Criamos um país que é! E que por ser, abraça a todos por igual, independentemente do que tenham, do contributo que possam dar, das vicissitudes das suas circunstâncias.
Voltámos a ser o país de Fernão Lopes, de Camões, de Vieira, de Pessoa, de todos aqueles que cumpriram sonhos, porque os sonhos servem para isso mesmo, para se cumprirem no destino dos que um dia os tiveram.
Entretanto quarenta anos volvidos, percebemos que afinal os esbirros do passado se reproduziram silenciosamente e que silenciosamente foram construindo a sua desforra.
Apoderaram-se do poder, usando a Democracia que em Abril os apeou e foram, insidiosos e diligentes, construindo um seu caminho. Fizeram-no sem dar nas vistas, através de pequenas ações, quase invisíveis. Um direito que aqui se tira, um despedimento que se concretiza, uma frota que se desmantela, uma empresa pública que se privatiza, um hospital que se fecha, um posto de correio, uma repartição de finanças... a escola que se paga, a reforma que se nega, a emigração que se cultiva, a saúde que não pode dar prejuízo, os velhos que se lixem, os doentes que se amanhem, os jovens que são irresponsáveis e bêbados, e os livros! Esse horror! Esse desperdício de papel, essa pura perda de tempo quando o que é preciso é trabalhar! Levar o país para a frente, mesmo que não haja trabalho e que o trabalho que existe seja precário e mal pago!

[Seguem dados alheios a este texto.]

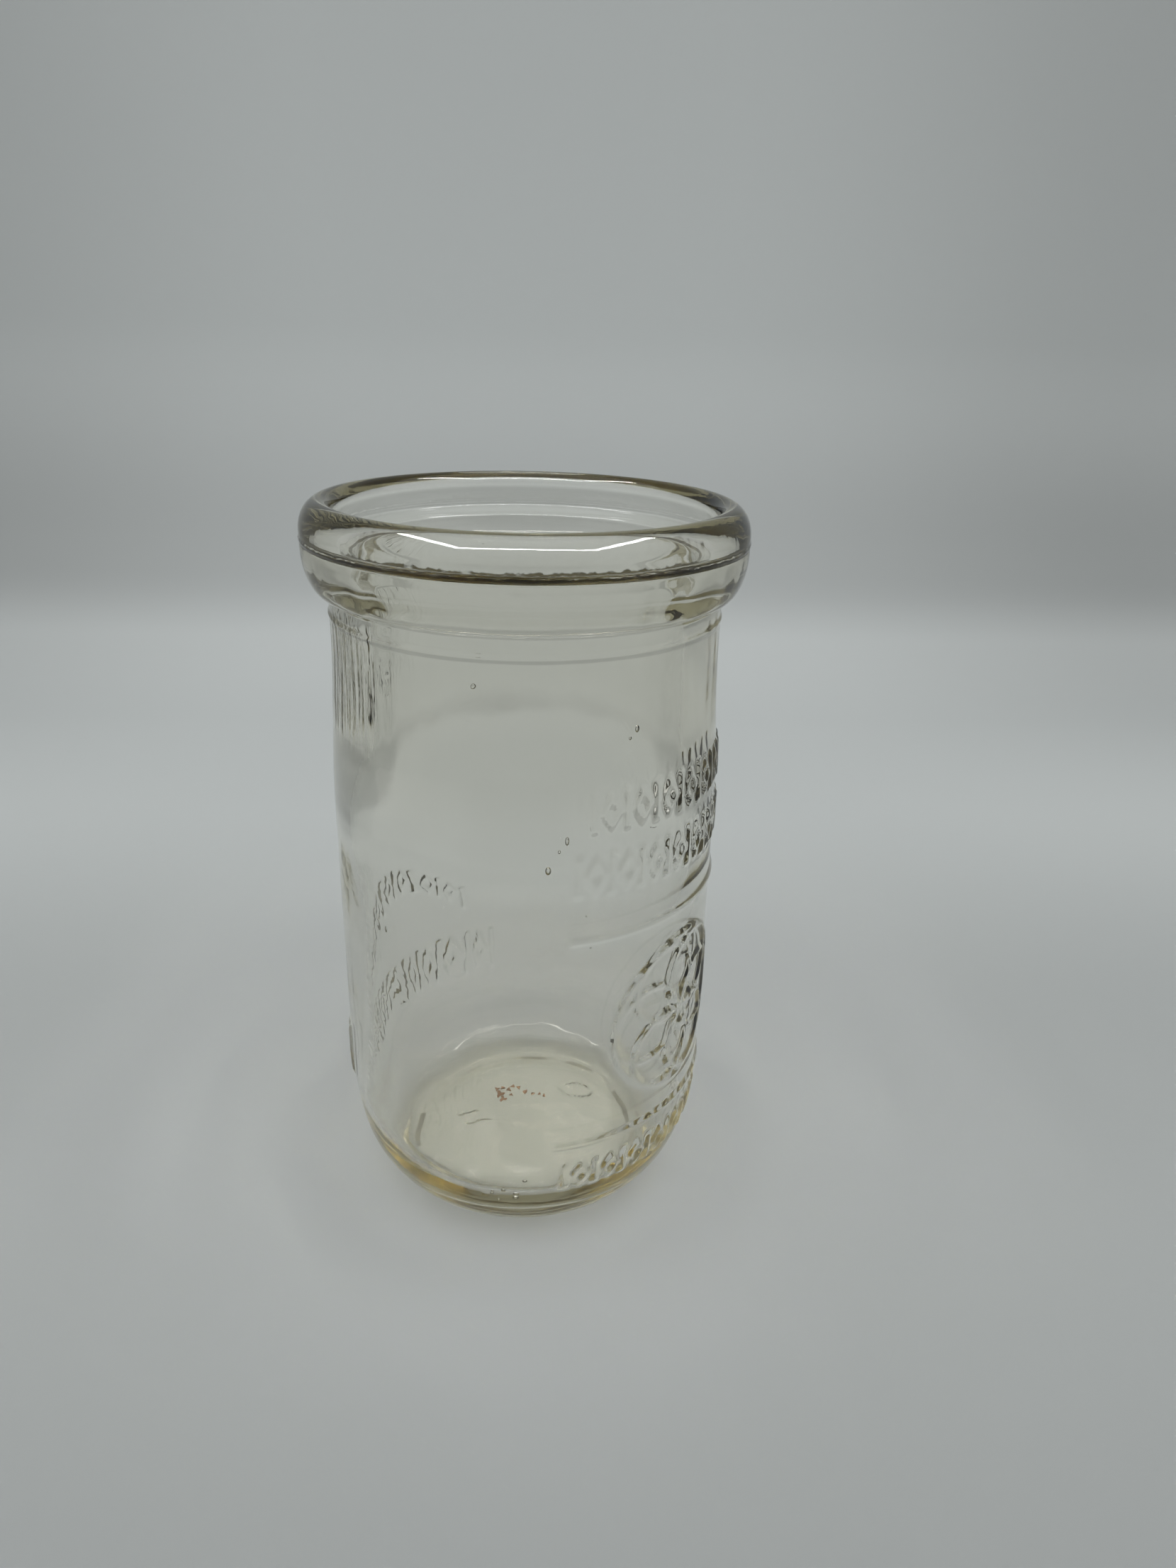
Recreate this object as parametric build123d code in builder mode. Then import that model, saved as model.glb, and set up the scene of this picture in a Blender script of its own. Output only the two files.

E querem justiça? Que recorram aos tribunais e que paguem! Porque julgar não é para todos e custa dinheiro!
Que se lixe Sacadura Cabral que só gastou gasolina! E o Gil vicente que vá para o raio que o parta! Que os atores e os dramaturgos são uns chulos que só querem viver de subsídios! E os funcionários públicos? Esses só querem é mama!
Estão a conseguir dividir-nos! Pôr uns contra os outros e todos contra o mundo! Estão a conseguir transformar a Escola numa linha de montagem e a estupidez num estado de bem aventurança!
Estão a conseguir transformar a solidariedade num desperdício e a esmola na suprema bondade, atribuída aos gratos dos pobrezinhos, dos farroupilhas que apenas servem para servir e votar e darem o lombo às porradas da miséria!
A educação? É perigosa! Se for além da aptidão para o trabalho, porque quem sabe pensa, e quem pensa questiona.
Estão a transformam-nos a nós portugueses, em gente com prazo de validade, gente descartável.
Para eles, nem gente somos! Apenas amostras! Umas coisas quaisquer!
É isso que somos! O produto do inconseguimento!
Um país com um presidente corta fitas e um governo de paus mandados! Uma amostra de país que acaba de colocar no seu Panteão, o futebol e o fado...
Reze-se então a missa do sétimo dia, que o defunto já cheira mal!